Data excerpt:
»»

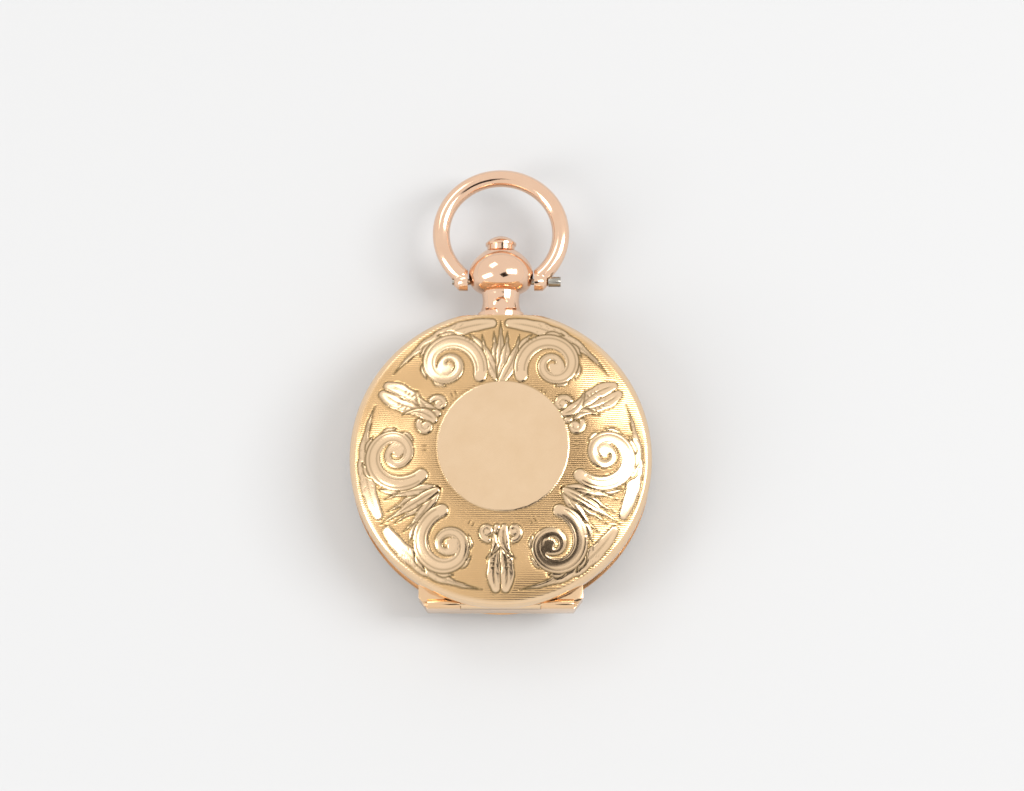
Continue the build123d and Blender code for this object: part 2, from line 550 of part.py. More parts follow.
def make_crystal():
    seat = FRONT_JOINT_Z + 0.36
    edge = CRYSTAL_R - 0.32
    return turned(
        Line((0, CRYSTAL_TOP_Z), (0, CRYSTAL_TOP_Z - CRYSTAL_T)),
        crown(edge - 0.5, seat, CRYSTAL_TOP_Z - CRYSTAL_T),
        Line((edge - 0.5, seat), (CRYSTAL_R, seat)),
        Line((CRYSTAL_R, seat), (CRYSTAL_R, seat + 0.45)),
        Line((CRYSTAL_R, seat + 0.45), (edge, seat + 0.45)),
        crown(edge, seat + 0.45, CRYSTAL_TOP_Z),
    )


def make_dial():
    return disc(DIAL_R, DIAL_Z, DIAL_Z + DIAL_T) - disc(HOUR_PIPE_R + 0.2, 0, CASE_T)


def make_dial_feet():
    return [disc(0.35, PLATE_Z + 0.2, DIAL_Z, at) for at in DIAL_FEET_AT]


def hand(length, z, collet_r, bore_r, eye_at, eye_r):
    """Slim hand with a round eye near its tip, pointing to 12 o'clock."""
    outline = Polyline((-0.28, 0), (-0.16, length * eye_at), (-0.1, length - 0.8), (0, length), (0.1, length - 0.8),
                       (0.16, length * eye_at), (0.28, 0), close=True)
    blade = Pos(0, 0, z) * extrude(make_face(outline), amount=HAND_T)
    blade += ring(eye_r * 0.55, eye_r, z, z + HAND_T, (0, length * eye_at))
    return blade + disc(collet_r, z - 0.1, z + 0.25) - disc(bore_r, 0, CASE_T)


def make_minute_hand():
    return hand(MINUTE_HAND_L, MINUTE_HAND_Z, 0.85, CANNON_R, 0.74, 0.55)


def make_hour_hand():
    return hand(HOUR_HAND_L, HOUR_HAND_Z, 1.2, HOUR_PIPE_R, 0.68, 0.7)


# ---- Motion work
def make_cannon_pinion():
    pinion = leaves(CANNON_LEAVES, MOTION_MODULE, RECESS_Z + 0.05, RECESS_Z + 0.27, CENTRE, MINUTE_AT_DEG)
    pinion += disc(CANNON_R, RECESS_Z + 0.27, MINUTE_HAND_Z + 0.25)
    return pinion - disc(SET_ARBOR_R, 0, CASE_T)


def make_set_arbor():
    """Arbor that carries the cannon pinion, with the square for setting the hands at its back end."""
    half = SET_SQUARE_SIDE / 2
    arbor_top = MINUTE_HAND_Z + 0.25
    square = block(-half, half, -half, half, KEY_SQUARE_Z, BRIDGE_Z)
    return disc(SET_ARBOR_R, BRIDGE_Z, arbor_top) + square + disc(CANNON_R, arbor_top, arbor_top + 0.1)


def make_hour_wheel():
    z0 = RECESS_Z + 0.31
    wheel = toothed(HOUR_TEETH, MOTION_MODULE, z0, z0 + 0.2, CENTRE, mesh_phase(HOUR_TEETH, MINUTE_AT_DEG))
    return wheel + disc(HOUR_PIPE_R, z0, HOUR_HAND_Z + 0.25) - disc(CANNON_R + PIVOT_CLEAR, 0, CASE_T)


def make_minute_wheel():
    phase = MINUTE_AT_DEG + 180
    wheel = toothed(MINUTE_TEETH, MOTION_MODULE, RECESS_Z + 0.06, RECESS_Z + 0.24, MINUTE,
                    mesh_phase(MINUTE_TEETH, phase))
    wheel += leaves(MINUTE_LEAVES, MOTION_MODULE, RECESS_Z + 0.24, RECESS_Z + 0.54, MINUTE, phase)
    return wheel - disc(0.2, 0, CASE_T, MINUTE)


def make_minute_wheel_stud():
    return disc(0.17, PLATE_Z + 0.1, RECESS_Z + 0.57, MINUTE)


# ---- Train
def make_main_plate():
    plate = disc(PLATE_R, PLATE_Z, DIAL_Z)
    hour_tip = MOTION_MODULE * (HOUR_TEETH / 2 + 1)
    minute_tip = MOTION_MODULE * (MINUTE_TEETH / 2 + 1)
    plate -= disc(hour_tip + 0.15, RECESS_Z, DIAL_Z + 1)
    plate -= disc(minute_tip + 0.12, RECESS_Z, DIAL_Z + 1, MINUTE)
    plate -= disc(CENTRE_PIVOT_R + PIVOT_CLEAR, 0, CASE_T)
    plate -= disc(0.17, PLATE_Z + 0.1, CASE_T, MINUTE)
    plate -= disc(BARREL_PIVOT_R + PIVOT_CLEAR, 0, PLATE_Z + 0.45, BARREL)
    for at in (THIRD, FOURTH, ESCAPE, BALANCE):
        plate -= disc(PIVOT_R + PIVOT_CLEAR, 0, PLATE_Z + 0.45, at)
    for at in BRIDGE_SCREWS_AT:
        plate -= disc(SCREW_R, 0, PLATE_Z + 0.8, at)
    for at in CASE_SCREWS_AT:
        plate -= disc(SCREW_R, 0, PLATE_Z + 0.8, at)
    for at in DIAL_FEET_AT:
        plate -= disc(0.35, PLATE_Z - 1, DIAL_Z + 1, at)
    for x in (-1, 1):
        plate -= disc(0.35, PLATE_Z - 1, DIAL_Z + 1, (x * (PLATE_R - 0.2), 0))
    return plate


BRIDGE_SCREWS_AT = BARREL_FEET + [CENTRE_FOOT, THIRD_FOOT, FOURTH_FOOT, ESCAPE_FOOT, BALANCE_FOOT]


def cock(at, foot, z0, thickness, arm_r, end_r, hole_r):
    """Cock: a foot on the plate, a bar from it and a round end over the pivot."""
    solid = bar(foot, at, arm_r, z0, z0 + thickness) + disc(end_r, z0, z0 + thickness, at)
    solid += disc(FOOT_R, z0, PLATE_Z, foot)
    return solid - disc(hole_r, 0, CASE_T, at) - disc(SCREW_R, 0, CASE_T, foot)


def make_barrel_bridge():
    first, second = BARREL_FEET
    bridge = bar(first, second, FOOT_R + 0.5, BRIDGE_Z, BRIDGE_FRONT_Z)
    bridge += disc(RATCHET_R + 1.2, BRIDGE_Z, BRIDGE_FRONT_Z, BARREL)
    for foot in BARREL_FEET:
        bridge += disc(FOOT_R, BRIDGE_Z, PLATE_Z, foot)
        bridge -= disc(SCREW_R, 0, CASE_T, foot)
    bridge -= disc(BARREL_PIVOT_R + PIVOT_CLEAR, 0, CASE_T, BARREL)
    return bridge - disc(0.3, 0, BRIDGE_FRONT_Z - 0.1, CLICK_AT)


def make_centre_bridge():
    return cock(CENTRE, CENTRE_FOOT, BRIDGE_Z, BRIDGE_T, 0.9, 1.4, CENTRE_PIVOT_R + PIVOT_CLEAR)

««

What is being asked:
Would you give the material above again, complete and exact?

Written solution:
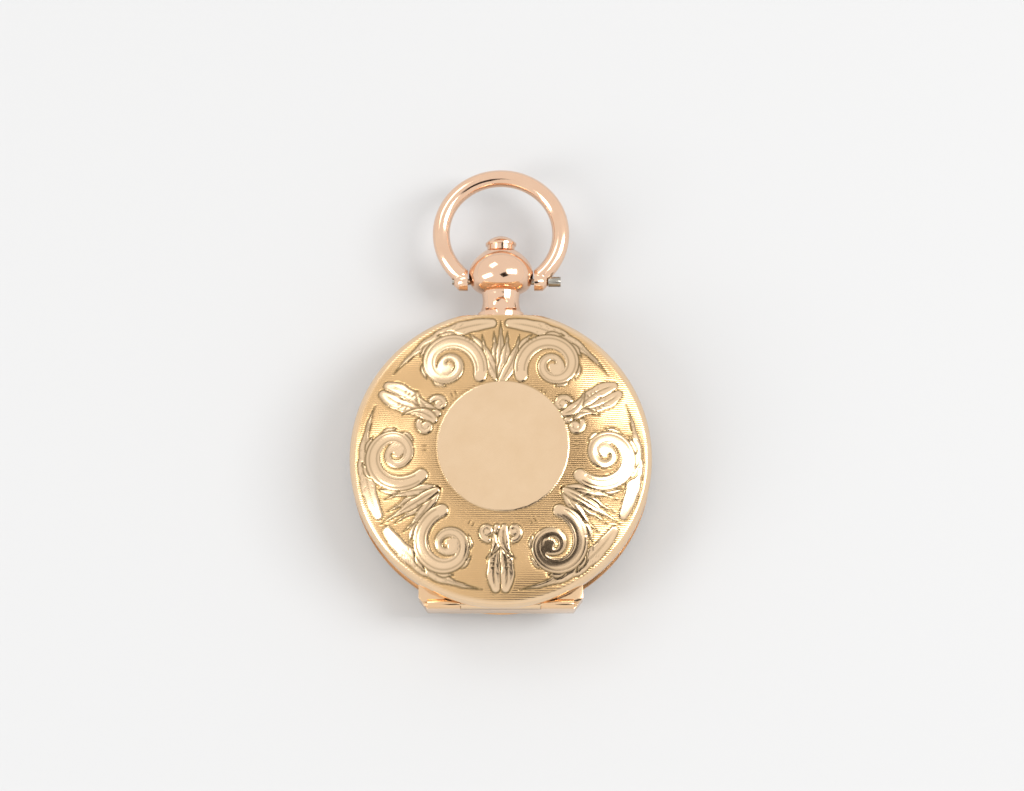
Continue the build123d and Blender code for this object: part 2, from line 550 of part.py. More parts follow.
def make_crystal():
    seat = FRONT_JOINT_Z + 0.36
    edge = CRYSTAL_R - 0.32
    return turned(
        Line((0, CRYSTAL_TOP_Z), (0, CRYSTAL_TOP_Z - CRYSTAL_T)),
        crown(edge - 0.5, seat, CRYSTAL_TOP_Z - CRYSTAL_T),
        Line((edge - 0.5, seat), (CRYSTAL_R, seat)),
        Line((CRYSTAL_R, seat), (CRYSTAL_R, seat + 0.45)),
        Line((CRYSTAL_R, seat + 0.45), (edge, seat + 0.45)),
        crown(edge, seat + 0.45, CRYSTAL_TOP_Z),
    )


def make_dial():
    return disc(DIAL_R, DIAL_Z, DIAL_Z + DIAL_T) - disc(HOUR_PIPE_R + 0.2, 0, CASE_T)


def make_dial_feet():
    return [disc(0.35, PLATE_Z + 0.2, DIAL_Z, at) for at in DIAL_FEET_AT]


def hand(length, z, collet_r, bore_r, eye_at, eye_r):
    """Slim hand with a round eye near its tip, pointing to 12 o'clock."""
    outline = Polyline((-0.28, 0), (-0.16, length * eye_at), (-0.1, length - 0.8), (0, length), (0.1, length - 0.8),
                       (0.16, length * eye_at), (0.28, 0), close=True)
    blade = Pos(0, 0, z) * extrude(make_face(outline), amount=HAND_T)
    blade += ring(eye_r * 0.55, eye_r, z, z + HAND_T, (0, length * eye_at))
    return blade + disc(collet_r, z - 0.1, z + 0.25) - disc(bore_r, 0, CASE_T)


def make_minute_hand():
    return hand(MINUTE_HAND_L, MINUTE_HAND_Z, 0.85, CANNON_R, 0.74, 0.55)


def make_hour_hand():
    return hand(HOUR_HAND_L, HOUR_HAND_Z, 1.2, HOUR_PIPE_R, 0.68, 0.7)


# ---- Motion work
def make_cannon_pinion():
    pinion = leaves(CANNON_LEAVES, MOTION_MODULE, RECESS_Z + 0.05, RECESS_Z + 0.27, CENTRE, MINUTE_AT_DEG)
    pinion += disc(CANNON_R, RECESS_Z + 0.27, MINUTE_HAND_Z + 0.25)
    return pinion - disc(SET_ARBOR_R, 0, CASE_T)


def make_set_arbor():
    """Arbor that carries the cannon pinion, with the square for setting the hands at its back end."""
    half = SET_SQUARE_SIDE / 2
    arbor_top = MINUTE_HAND_Z + 0.25
    square = block(-half, half, -half, half, KEY_SQUARE_Z, BRIDGE_Z)
    return disc(SET_ARBOR_R, BRIDGE_Z, arbor_top) + square + disc(CANNON_R, arbor_top, arbor_top + 0.1)


def make_hour_wheel():
    z0 = RECESS_Z + 0.31
    wheel = toothed(HOUR_TEETH, MOTION_MODULE, z0, z0 + 0.2, CENTRE, mesh_phase(HOUR_TEETH, MINUTE_AT_DEG))
    return wheel + disc(HOUR_PIPE_R, z0, HOUR_HAND_Z + 0.25) - disc(CANNON_R + PIVOT_CLEAR, 0, CASE_T)


def make_minute_wheel():
    phase = MINUTE_AT_DEG + 180
    wheel = toothed(MINUTE_TEETH, MOTION_MODULE, RECESS_Z + 0.06, RECESS_Z + 0.24, MINUTE,
                    mesh_phase(MINUTE_TEETH, phase))
    wheel += leaves(MINUTE_LEAVES, MOTION_MODULE, RECESS_Z + 0.24, RECESS_Z + 0.54, MINUTE, phase)
    return wheel - disc(0.2, 0, CASE_T, MINUTE)


def make_minute_wheel_stud():
    return disc(0.17, PLATE_Z + 0.1, RECESS_Z + 0.57, MINUTE)


# ---- Train
def make_main_plate():
    plate = disc(PLATE_R, PLATE_Z, DIAL_Z)
    hour_tip = MOTION_MODULE * (HOUR_TEETH / 2 + 1)
    minute_tip = MOTION_MODULE * (MINUTE_TEETH / 2 + 1)
    plate -= disc(hour_tip + 0.15, RECESS_Z, DIAL_Z + 1)
    plate -= disc(minute_tip + 0.12, RECESS_Z, DIAL_Z + 1, MINUTE)
    plate -= disc(CENTRE_PIVOT_R + PIVOT_CLEAR, 0, CASE_T)
    plate -= disc(0.17, PLATE_Z + 0.1, CASE_T, MINUTE)
    plate -= disc(BARREL_PIVOT_R + PIVOT_CLEAR, 0, PLATE_Z + 0.45, BARREL)
    for at in (THIRD, FOURTH, ESCAPE, BALANCE):
        plate -= disc(PIVOT_R + PIVOT_CLEAR, 0, PLATE_Z + 0.45, at)
    for at in BRIDGE_SCREWS_AT:
        plate -= disc(SCREW_R, 0, PLATE_Z + 0.8, at)
    for at in CASE_SCREWS_AT:
        plate -= disc(SCREW_R, 0, PLATE_Z + 0.8, at)
    for at in DIAL_FEET_AT:
        plate -= disc(0.35, PLATE_Z - 1, DIAL_Z + 1, at)
    for x in (-1, 1):
        plate -= disc(0.35, PLATE_Z - 1, DIAL_Z + 1, (x * (PLATE_R - 0.2), 0))
    return plate


BRIDGE_SCREWS_AT = BARREL_FEET + [CENTRE_FOOT, THIRD_FOOT, FOURTH_FOOT, ESCAPE_FOOT, BALANCE_FOOT]


def cock(at, foot, z0, thickness, arm_r, end_r, hole_r):
    """Cock: a foot on the plate, a bar from it and a round end over the pivot."""
    solid = bar(foot, at, arm_r, z0, z0 + thickness) + disc(end_r, z0, z0 + thickness, at)
    solid += disc(FOOT_R, z0, PLATE_Z, foot)
    return solid - disc(hole_r, 0, CASE_T, at) - disc(SCREW_R, 0, CASE_T, foot)


def make_barrel_bridge():
    first, second = BARREL_FEET
    bridge = bar(first, second, FOOT_R + 0.5, BRIDGE_Z, BRIDGE_FRONT_Z)
    bridge += disc(RATCHET_R + 1.2, BRIDGE_Z, BRIDGE_FRONT_Z, BARREL)
    for foot in BARREL_FEET:
        bridge += disc(FOOT_R, BRIDGE_Z, PLATE_Z, foot)
        bridge -= disc(SCREW_R, 0, CASE_T, foot)
    bridge -= disc(BARREL_PIVOT_R + PIVOT_CLEAR, 0, CASE_T, BARREL)
    return bridge - disc(0.3, 0, BRIDGE_FRONT_Z - 0.1, CLICK_AT)


def make_centre_bridge():
    return cock(CENTRE, CENTRE_FOOT, BRIDGE_Z, BRIDGE_T, 0.9, 1.4, CENTRE_PIVOT_R + PIVOT_CLEAR)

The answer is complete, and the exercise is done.